Universal Studios Florida
- Area: Hollywood
- Status: Removed
- Opening date: Summer 1991
- Closing date: 1993
- Replaced by: AT&T at the Movies

Ride statistics
- Attraction type: Walk Through Exhibit
- Theme: Motion Picture Industry
- Sponsored by: AT&T Wireless

= How to Make a Mega Movie Deal =

How to Make a Mega Movie Deal was an attraction formerly located at Universal Studios Florida. It opened in 1991, a year after the park opened, and was closed in 1993 to make way for AT&T at the Movies. It was not much of a major attraction, though it was themed to Universal's and the rest of Hollywood's movie industry, and was similar to the park's Lucy: A Tribute attraction, also in the Hollywood area.

==The attraction==
===Synopsis===
In 1990, Universal Studios Florida released this official synopsis:

"Watch how a young man's career skyrockets when he wheels and deals his way from studio mailboy to movie mogul in this hilarious Hollywood farce!

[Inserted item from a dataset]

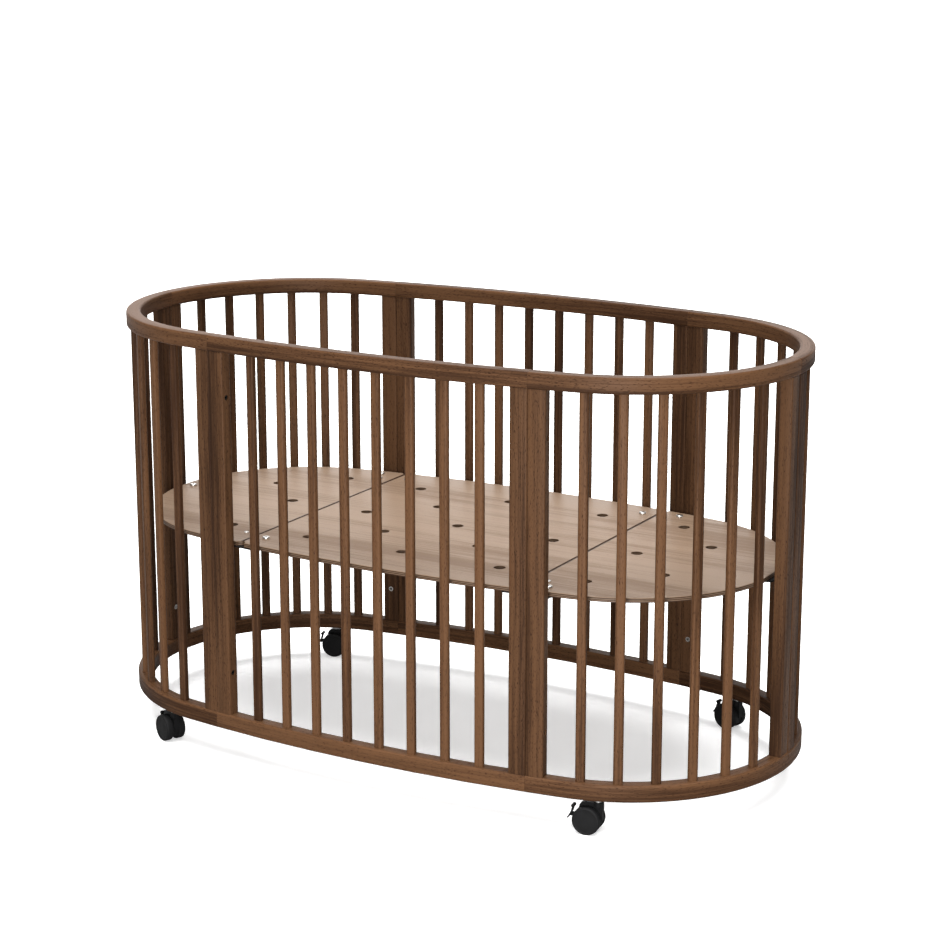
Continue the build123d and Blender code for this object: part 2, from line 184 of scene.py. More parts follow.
def seams():
    """The six seams anticlockwise: place, and the sides (-1 or 1) of the insert post and the head post."""
    oval, x = Oval(), sizes().seam_x
    return [(oval.side(-x, False), -1, 1), (oval.side(x, False), 1, 1), (oval.end(1, 0), 1, 1),
            (oval.side(x, True), -1, 1), (oval.side(-x, True), 1, 1), (oval.end(-1, 0), 1, -1)]


def slat_places(panel):
    oval, s = Oval(), sizes()
    if panel in ("front", "back"):
        first = -s.side_pitch * (s.side_slats - 1) / 2
        return [oval.side(first + s.side_pitch * i, panel == "back") for i in range(s.side_slats)]
    side = 1 if panel.startswith("right") else -1
    way = 1 if panel.endswith("back") else -1
    return [oval.end(side, way * (s.end_first + s.end_pitch * i)) for i in range(s.end_slats)]


# ---- Modelling helpers ----
ALIGNED = 0.9
WELD = 0.00001


def deselect():
    if bpy.context.mode != "OBJECT":
        bpy.ops.object.mode_set(mode="OBJECT")
    bpy.ops.object.select_all(action="DESELECT")


def focus(piece):
    deselect()
    piece.select_set(True)
    bpy.context.view_layer.objects.active = piece


def apply_place(piece):
    focus(piece)
    bpy.ops.object.transform_apply(location=True, rotation=True, scale=True)


def block(low, high):
    """A cube stretched between two corners."""
    low, high = Vector(low), Vector(high)
    deselect()
    bpy.ops.mesh.primitive_cube_add(size=1, location=(low + high) / 2, scale=high - low)
    piece = bpy.context.object
    apply_place(piece)
    return piece


def drum(radius, start, end, sides=64):
    """A cylinder between two points."""
    start, end = Vector(start), Vector(end)
    lie = (end - start).to_track_quat("Z", "Y").to_euler()
    deselect()
    bpy.ops.mesh.primitive_cylinder_add(vertices=sides, radius=radius, depth=(end - start).length,
                                        location=(start + end) / 2, rotation=lie)
    piece = bpy.context.object
    apply_place(piece)
    return piece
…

From the drawing board to the Silver Screen, you'll learn how to make all the right connections!"

===Summary===
The exterior facade of the building was themed to The Hollywood Hotel in Los Angeles, California and The Garden of Allah in Hollywood. The attraction was a small exhibit themed to the movie industry, and included many exhibits, games, and videos about the industry. It also featured a small storyline of a man progressing from a mail room employee to a studio executive in Hollywood.

===History===

"How to Make a Mega Movie Deal" was an attraction at Universal Studios Florida that opened in 1991, a year after the park itself inaugurated. This attraction offered visitors insights into the filmmaking process, themed around Universal's and Hollywood's movie industry. Despite its educational and entertainment value, the attraction's operation came to an end in 1993, making way for "AT&T at the Movies." This subsequent attraction began in 1998 but was also short-lived, concluding in 2001.

Following the closure of "AT&T at the Movies," the space underwent a transformation to become "Cafe La Bamba," a seasonal dining venue. The area that once served as the entrance to "How to Make a Mega Movie Deal" was repurposed as a distribution point for the Universal Express pass within the Woody Woodpecker's Kidzone area, holding this function until 2007.